Hebreos, 12, 18-19.21-24
Sal. 47
Mc. 6, 7-15
¿Cómo es el Dios en quien creemos? ¿Es el Dios del temor o el Dios del amor?
No dejamos de sentirnos sobrecogidos por la inmensidad del Dios infinito en quien creemos. Admiramos su grandeza y su poder; es el Dios Todopoderoso y Creador y cuando contemplamos la inmensidad del universo casi infinito salido de sus manos no podemos menos que sentirnos pequeños ante tanta inmensidad. Cuando uno tiene la oportunidad de poder contemplar las maravillas del universo – ahora es muy fácil tenemos muchos medios a nuestro alcance – el creyente no puede menos que pensar en el Autor de tanta maravilla, no tiene mas remedio que pensar en el Dios Creador que todo lo hizo. Admiramos su perfección infinita y su Santidad, porque en El está la mayor plenitud de vida que se pueda alcanzar, más allá de todo lo que pueda ser imaginable por el hombre salido de sus manos.
Ante el Dios infinito, todopoderoso y creador, y ante la santidad infinita de Dios no dejamos de postrarnos para adorarle reconociéndole como nuestro único Dios y Señor. ¿Quiénes somos ante anta inmensidad y grandeza?
Pero esa infinitud (valga la palabra) que nos sobrecoge nos hace sentir al mismo tiempo la maravilla de su amor y de su misericordia. Aunque Dios no necesitase del ser humano no sólo lo creó sino que lo amó y le mostró en todo momento su misericordia infinita.

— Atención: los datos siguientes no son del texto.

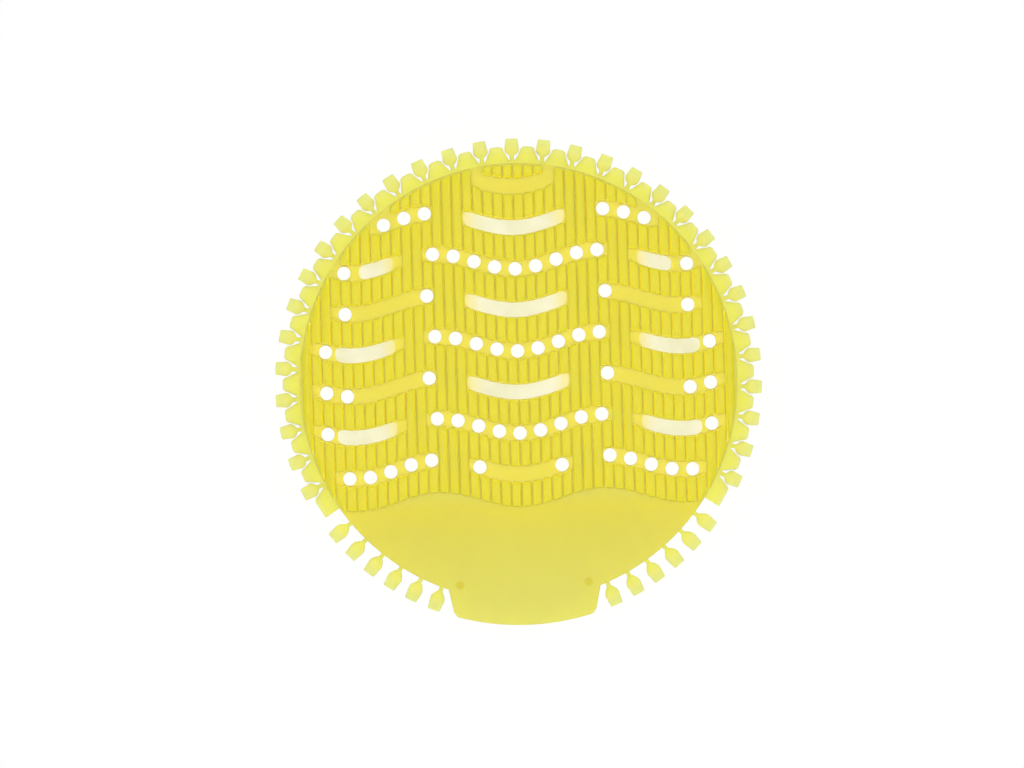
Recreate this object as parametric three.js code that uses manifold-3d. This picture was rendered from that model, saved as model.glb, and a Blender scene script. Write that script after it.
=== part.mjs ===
// Urinal deodorizer screen: one flexible disc, injection moulded in a single shot.
// A thin perforated plate carries wavy ridges, and each ridge is a comb of upright fins. Round
// drain holes and long thin-webbed slots lie in the valleys between the ridges. Small paddles on
// narrow necks ring the edge, with rounded lobes between them. A smooth tab with a lip is for
// lifting, and short feet keep the plate off the bowl.
// Millimetres, +Z up. The origin is the disc's centre on the plane that the feet stand on, and
// the tab points to -Y. Angles are in degrees from the tab's middle line, to the right.
import * as THREE from "three";
import { mergeVertices } from "three/addons/utils/BufferGeometryUtils.js";
import Module from "manifold-3d";

const wasm = await Module();
wasm.setup();

// Outline
const plateRadius = 81;
const rimWidth = 6.2;
const paddleReach = 2.8;
const ridgeLedge = 0.8;
const rimEndAngle = 56.5;
const arcStep = 7;

// Heights
const footHeight = 2;
const plateThickness = 1.8;
const skirtThickness = 1.3;
const slotWeb = 0.4;
const finHeight = 8.2;

// Wave pattern: rows of valleys, counted from the top, on one cosine wave
const waveLength = 60.8;
const waveHeight = 3.1;
const rowPitch = 15.2;
const lastRowY = -31;
const valleyHalfWidth = 3;
const valleyEndRun = 0.8;
const lastRidgeWidth = 9;

// Fins: plates across the ridges, a little thinner and shorter at the top
const finsPerWave = 16;
const finGap = 0.7;
const finDraft = 0.12;
const flankDraft = 0.35;
const shortestFin = 1.5;

// Drain holes and slots. Both are left out where they don't fit inside the ridges' circle.
const holesPerWave = 8;
const holeRadius = 2.5;
const holeSides = 8;
const holeMargin = 1.5;
const sideHoleStart = 33;
const slotHalfWidth = 2.7;
const slotMargin = 1.5;
const centreSlotEnd = 18.9;
const sideSlotStart = 45;
const shortSlotEnd = 57.8;
const longSlotEnd = 67.5;
const slotEndSegments = 2;

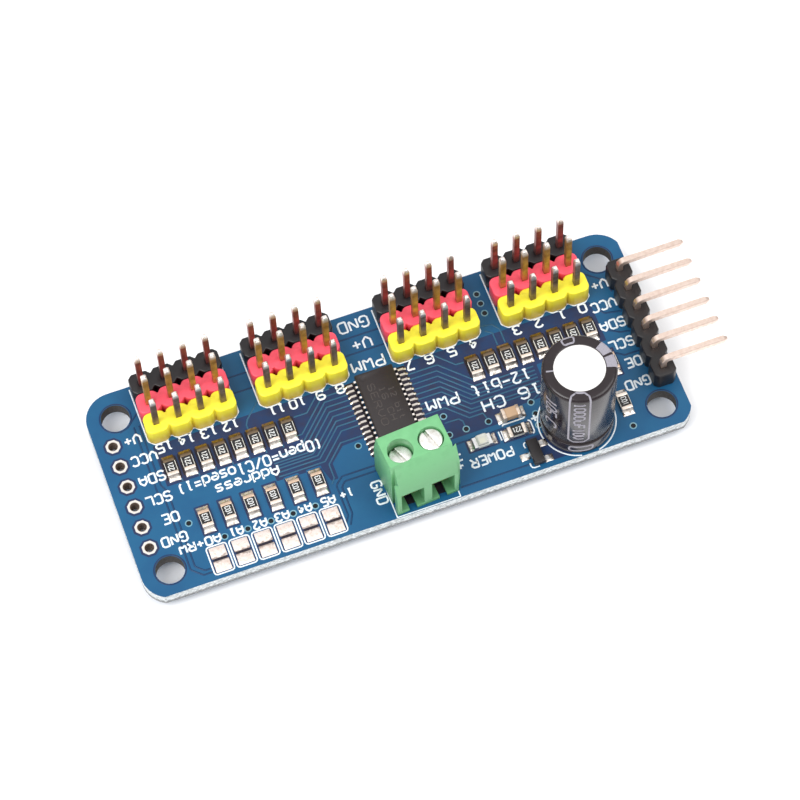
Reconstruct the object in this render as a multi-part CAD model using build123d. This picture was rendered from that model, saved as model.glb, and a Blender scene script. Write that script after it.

A El queremos tributar nuestra mejor alabanza y cantar en todo momento su gloria, porque no sólo contemplamos su grandeza y su poder admirable en las obras maravillosas salidas de sus manos creadoras - ¡cuánta perfección y belleza ha derrochado Dios en la obra de su creación y sobre todo en su criatura preferida que es el hombre! – sino que sobre todo se nos manifiesta su grandeza y su poder cuando nos revela su amor y su misericordia infinita en su Hijo Jesús. Aunque nos sobrecoja su grandeza nunca eso nos llevará al temor sino al amor.
Nos podemos sentir sobrecogidos cuando se manifiesta en el fuego y en la tormenta del Antiguo Testamento como se le manifestó a Moisés ya fuera en la zarza ardiendo o en lo alto del Sinaí, o en todas las maravillas de la creación, como ya hemos dicho, sino que sentimos sobremanera su gloria y su amor cuando lo contemplamos en Cristo Jesús derrochando su amor sobre nosotros.
‘Vosotros no os habéis acercado a un monte tangible, a un fuego encendido, a densos nubarrones, a la tormenta, al sonido de las trompetas… tan terrible era el espectáculo que Moisés exclamó: estoy temblando de miedo… vosotros os habéis acercado al monte Sión, a la ciudad del Dios vivo… a la congregación de los inscritos en el cielo… al Mediador de la nueva Alianza, Jesús, y a la aspersión purificadora de su sangre…’ Así hemos escuchado en la Carta a los Hebreos.
Nos acercamos a Jesús. Viendo a Jesús vemos a Dios. ‘Todo el que me ve a mí, ve al Padre’, respondió Jesús ante la petición de uno de los discípulos. Cristo es la manifestación del rostro misericordioso de Dios que nos mueve a nosotros a la misericordia y al amor. Con Cristo Jesús que derramó su sangre por nosotros ya no cabe el temor, sino el amor. Por eso ahora toda nuestra relación con Dios se basa en el amor, porque es reconocimiento del amor infinito que nos tiene y quiere ser al mismo tiempo respuesta de amor por nuestra parte. No me mueve ya sino el amor, el de Dios que se nos dio primero y la respuesta, aunque siempre pobre y limitada, pero que quiere estar en todo momento henchida de amor. Por eso decíamos en el salmo: ‘¡Oh Dios, meditamos tu misericordia en medio de tu templo’.